100 aile şirketinden sadece 4-5’i üçüncü kuşağa geçebiliyor

Kitabın yazarı Dr. İlhami Fındıkçı toplantıda yaptığı konuşmada, Türkiye’deki her 100 aile şirketinden sadece 20’sinin ikinci kuşağa, sadece 4-5’inin de üçüncü kuşağa geçebildiğini kaydetti. Aile şirketlerinin önündeki en önemli engellerin aile ilişkileri, iletişim, kurumsallaşma, liderlik, devir süreci, ekonomik nedenler olduğuna işaret eden Fındıkçı, “Aile şirketi anayasasının oluşturulması hayati öneme sahip. Kuruluş ve gelişme sürecinde işte sağlanan başarının sürdürülebilir hale gelmesi için işletmede lidere bağımlı iş odaklı yapının dönüşmesi gerekiyor” dedi.

Fındıkçı, kuralların ve ekip ruhunun öne çıktığı, lider algısının net olduğu, insan odaklı ve kurallı bir yapının temellerinin atılmasının, bu hedefe giden önemli bir başlangıç olduğunu kaydetti.

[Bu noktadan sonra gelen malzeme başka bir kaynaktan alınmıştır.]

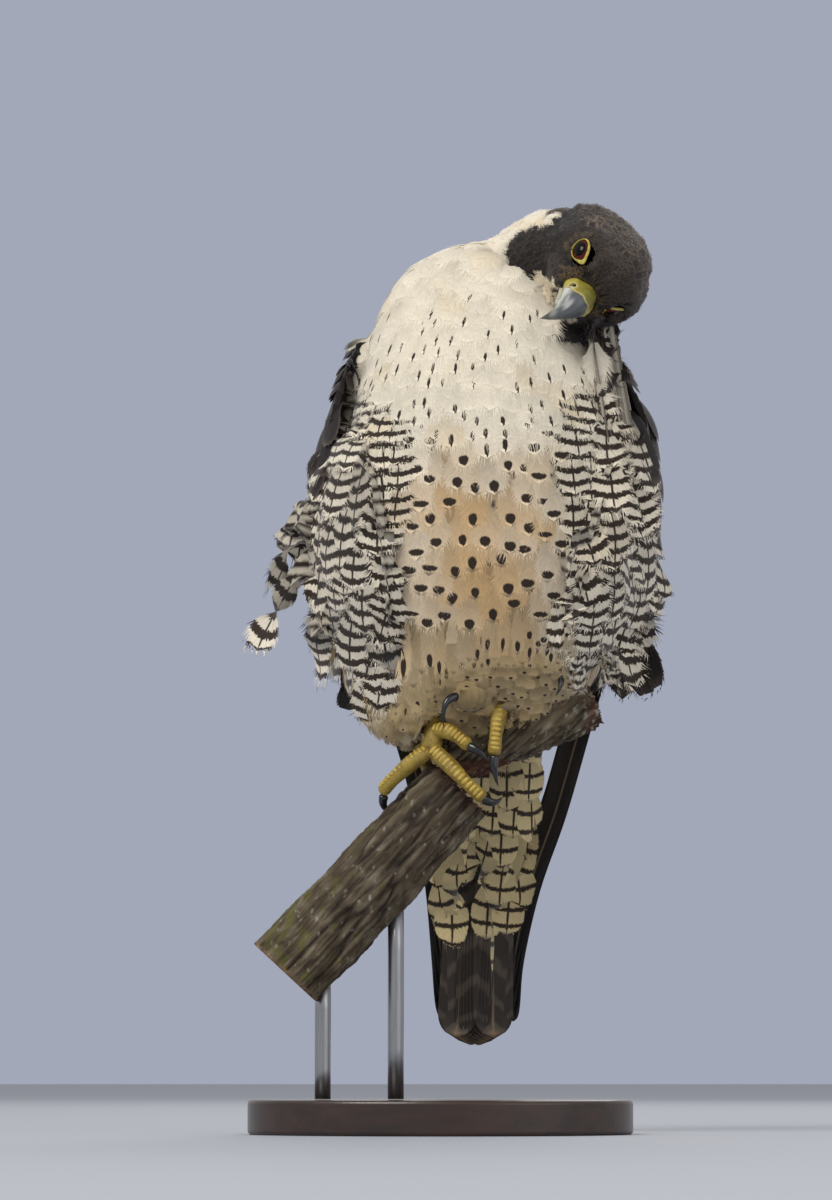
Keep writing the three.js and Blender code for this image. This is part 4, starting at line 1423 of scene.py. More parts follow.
    def laid(
        self,
        tree: BVHTree,
        mesh: Mesh,
        gap: Array,
        place: Array,
        facing: Array,
        way: Array,
        lie: Array,
        coat: Plumage,
        loose: tuple[float, float],
    ) -> tuple[Array, Array]:
        """Lays each feather's line over the body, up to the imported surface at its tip.

        Args:
            tree: the skin, for finding the surface.
            mesh: the skin's mesh.
            gap: the room above each of its points.
            place: roots.
            facing: the skin's direction at each root.
            way: the direction in which each feather leaves its root.
            lie: the direction that it bends to further on.
            coat: sizes.
            loose: how far from the skin a feather starts to leave it, and has left it, in millimetres.

        Returns:
            Four places along each feather, and the direction away from the body at each.
        """
        corner = [polygon.vertices[0] for polygon in mesh.polygons]
        lift = self.rng.uniform(0.86, 1.04, len(place))
        lift += (coat.width < 7) * self.rng.uniform(-0.25, 0.2, len(place))
        lift += np.where(coat.width > 7, 0.16 * wobble(place, 26, 52), 0)
        from_crown = np.sum((HEAD.inside(place) - self.crown) ** 2, axis=1)
        fluff = self.fluff * np.exp(-from_crown / (2 * self.crown_reach**2))
        lines, ups = [place - facing * self.root_depth], [facing]
        aim = place.copy()
        for share, bend in ((1 / 3, 0.0), (2 / 3, 0.45), (1.0, 0.7)):
            aim = aim + unit(way * (1 - bend) + lie * bend) * (coat.length / 3)[:, None]
            found, outwards, room = np.empty_like(aim), np.empty_like(aim), np.empty(len(aim))
            for i, point in enumerate(aim * MM):
                location, normal, index, _ = tree.find_nearest(Vector(point))
                found[i], outwards[i], room[i] = location, normal, gap[corner[index]]
            found /= MM
            mixed = unit(outwards * 0.6 + facing * 0.4)
            away = np.linalg.norm(aim - found, axis=1, keepdims=True)
            straight = aim - facing * (coat.length * share * 0.08)[:, None]
            off = ramp(away, *loose)
            height = (room + fluff) * (1 - (1 - share) ** 2.4) * lift
            lines.append(found * (1 - off) + straight * off + mixed * height[:, None] * (1 - off))
            ups.append(unit(mixed * (1.15 - off) + facing * off))
        return np.stack(lines, 1), np.stack(ups, 1)


# Long feathers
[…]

Aile şirketi liderlerine ve lider adaylarına görevler düştüğünü dile getiren Fındıkçı, şöyle devam etti: “Kendisini aile ve işletmedeki herkesten üstün gören, günün birinde bütün bu varlığı bırakacağını neredeyse unutan, işletmenin sürdürülebilirliğini sadece kendi ile sınırlı gören ve benliğiyle savaşta yenik düşen bazı kurucular, hissedarlar ve aile üyelerinin bu gerçeği görmesi gerekiyor. Bu dönüşümü gerçekleştirmeyenlerin en başta kendileri olmak üzere ailelerine ve aile işletmelerine büyük zarar verdiğini maalesef iş dünyamızın her noktasında görüyoruz.”